2018: The Year in Review – Part 2: Blogging

We’ll start with the facts; our top ten posts of the year, by traffic:

  1. Second Life demographics – a brief review
  2. Free Pussy Riot!
  3. Watching the Okhrana
  4. Five Hundred
  5. There is no land beyond the Volga
  6. From Off the Streets of Cleveland
  7. The future is now
  8. Drone on
  9. Ladies and Gentlemen We Are Floating in Space
  10. On Second Life and addiction

As has been the case for the last few years most of these are from the archive; the demographics piece is perennially popular, but I have no idea why some of the other posts are still getting hits, years after they were published.
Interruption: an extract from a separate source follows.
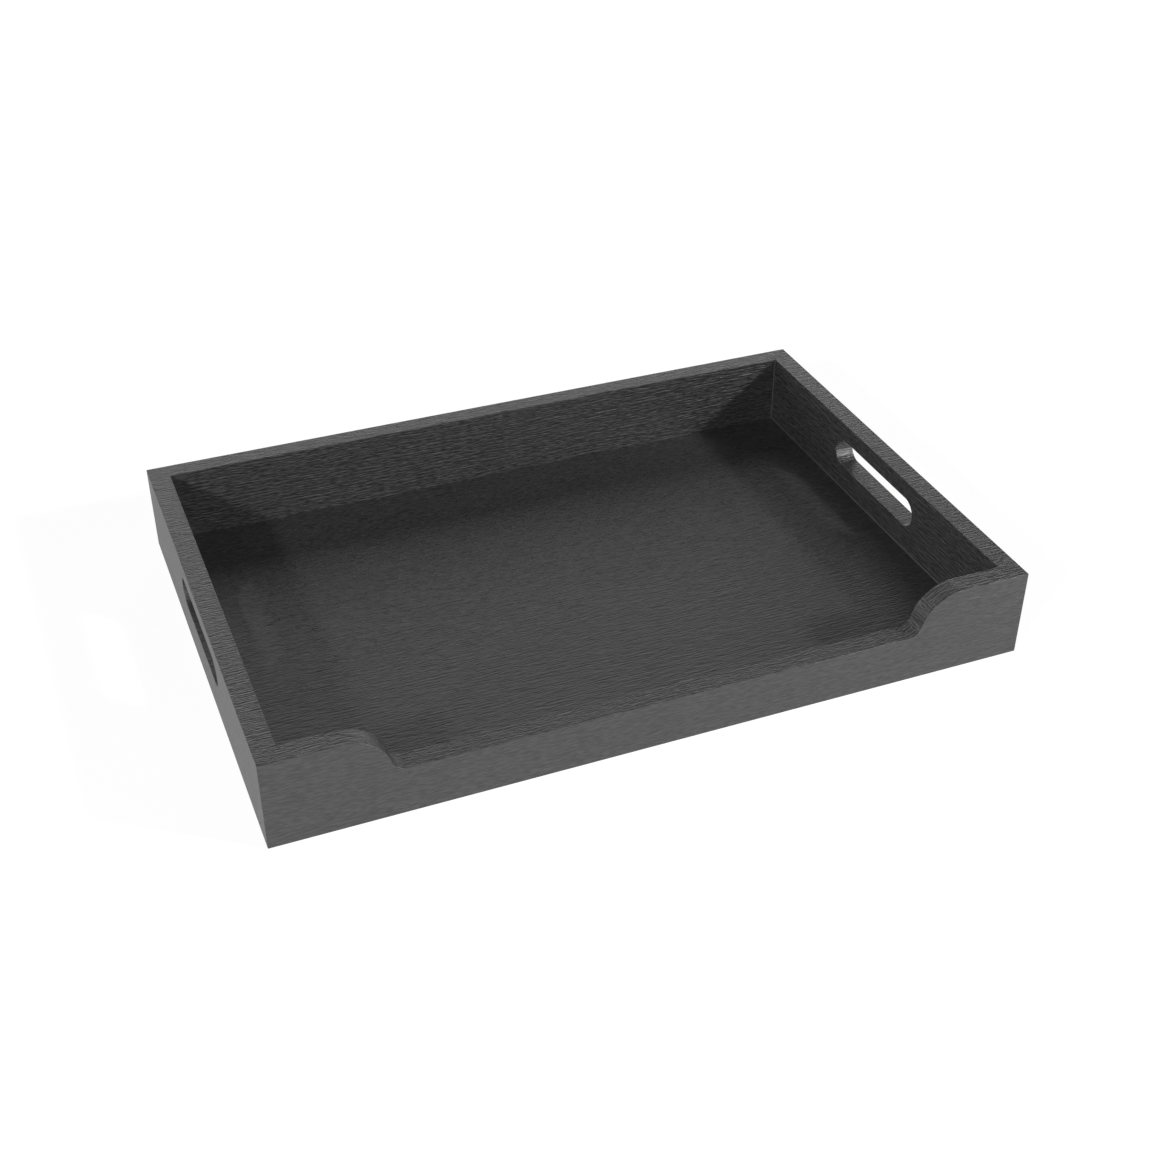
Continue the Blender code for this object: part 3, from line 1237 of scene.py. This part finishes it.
    def hang_backdrop(self) -> None:
        """White all round to the camera. In reflections it darkens upward, as a ceiling does."""
        world = bpy.data.worlds.new("white_backdrop")
        bpy.context.scene.world = world
        world.use_nodes = True
        tree = world.node_tree
        tree.nodes.clear()
        rays = add_node(tree, "ShaderNodeLightPath")
        where = add_node(tree, "ShaderNodeTexCoord")
        height = add_node(tree, "ShaderNodeSeparateXYZ", {0: where.outputs["Generated"]})
        fade = add_node(
            tree, "ShaderNodeMapRange",
            {"Value": height.outputs["Z"], "From Max": self.ceiling_edge,
             "To Min": self.horizon, "To Max": self.ceiling},
        )
        in_gloss = add_node(
            tree, "ShaderNodeMath", {0: rays.outputs["Is Glossy Ray"], 1: fade.outputs[0]},
            operation="MULTIPLY",
        )
        seen = add_node(
            tree, "ShaderNodeMath",
            {0: rays.outputs["Is Camera Ray"], 1: rays.outputs["Is Transmission Ray"]},
            operation="MAXIMUM",
        )
        strength = add_node(
            tree, "ShaderNodeMath", {0: seen.outputs[0], 1: in_gloss.outputs[0]},
            operation="MAXIMUM",
        )
        lit = add_node(
            tree, "ShaderNodeBackground",
            {"Color": (1.0, 1.0, 1.0, 1.0), "Strength": strength.outputs[0]},
        )
        add_node(tree, "ShaderNodeOutputWorld", {"Surface": lit.outputs[0]})

    def build(self) -> None:
        """Sets up the floor, the lamps and the backdrop."""
        self.hang_lamps()
        self.lay_floor()
        self.hang_backdrop()
        bpy.context.scene.view_settings.view_transform = "Standard"


@dataclass(frozen=True)
class Viewpoint:
    """The photograph's camera, solved from the tray's straight edges. Angles are in degrees.

    Attributes:
        yaw: Its turn from looking along +Y, where more is to the left.
        pitch: How far it looks down.
        roll: How far it leans.
        lens_mm: Its lens, on a frame 36 mm wide.
        position: Where it stands.
    """

    yaw: float = -22.26
    pitch: float = 35.01
    roll: float = 0.288
    lens_mm: float = 51.617
    position: Place = (-0.34662, -0.87590, 0.66876)

    def place_camera(self) -> None:
        """Makes the camera and hands it to the scene."""
        yaw, pitch, roll = map(math.radians, (self.yaw, self.pitch, self.roll))
        ahead = Vector((
            -math.sin(yaw) * math.cos(pitch), math.cos(yaw) * math.cos(pitch), -math.sin(pitch)
        ))
        level = Vector((math.cos(yaw), math.sin(yaw), 0.0))
        upright = level.cross(ahead)
        across = level * math.cos(roll) + upright * math.sin(roll)
        up = upright * math.cos(roll) - level * math.sin(roll)
        turned = Matrix((across, up, -ahead)).transposed().to_4x4()
        camera = bpy.data.objects.new("camera", bpy.data.cameras.new("camera"))
        camera.data.lens = self.lens_mm
        camera.matrix_world = Matrix.Translation(self.position) @ turned
        bpy.context.scene.collection.objects.link(camera)
        bpy.context.scene.camera = camera


def main() -> None:
    """Builds the tray's pieces in order, then the studio round them."""
    logging.basicConfig(level=logging.INFO, format="%(name)s: %(message)s")
    sizes = TraySizes()
    rail_finish = StainedAsh().material()
    # Veneer is thin and brushed lightly, so its ridges are shorter and lower than the rails'
    panel_finish = StainedAsh(
        name="black_stained_ash_veneer", stain="#141414", rubbed="#343434", specular_level=0.93,
        grain=OpenGrain(
            ridge_mm=(14.0, 1.4), dash_mm=(4.0, 0.9), relief=0.0004, fleck_share=1.1,
            top_size=(1.0, 1.0),
        ),
    ).material()
    joints = DowelJoints(sizes)
    for side in Side:
        LongRail(sizes, side).build(rail_finish, joints)
    for end in End:
        EndRail(sizes, end).build(rail_finish, joints)
    BasePanel(sizes).build(panel_finish)
    bead_finish = PooledLacquer().material()
    for end in End:
        LacquerBead(sizes, end).build(bead_finish)
    joints.dress(frame["nodes"], TurnedBeech().material())
    Viewpoint().place_camera()
    Studio().build()


if __name__ == "__main__":
    main()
Three entries from 2018 did make it onto the list, including our look back over our first 500 posts, and what I thought was our best piece of the year, my reflection on the passing of Ursula K. Le Guin. I can’t say that any of our other posts were particularly noteworthy, except perhaps our celebration of Marx’s birthday, or our obituary for Pete Shelley.

We received visitors from 47 countries, the same as last year, but down a bit from the global reach we had back in the day; here are the top ten:

  1. United States
  2. United Kingdom
  3. Canada
  4. China
  5. India
  6. Germany
  7. Belize
  8. Australia
  9. Portugal
  10. France

These are more or less the places we have always been popular, apart from Belize, from where we had an inexplicable surge of traffic for a couple of months in the summer. I’d like to think that there’s a small community of hard-core SLS fans hiding out in the Central American rainforest, but I guess it’s more likely to have been Russian hackers trying to infiltrate WordPress to subvert the US midterm elections or something.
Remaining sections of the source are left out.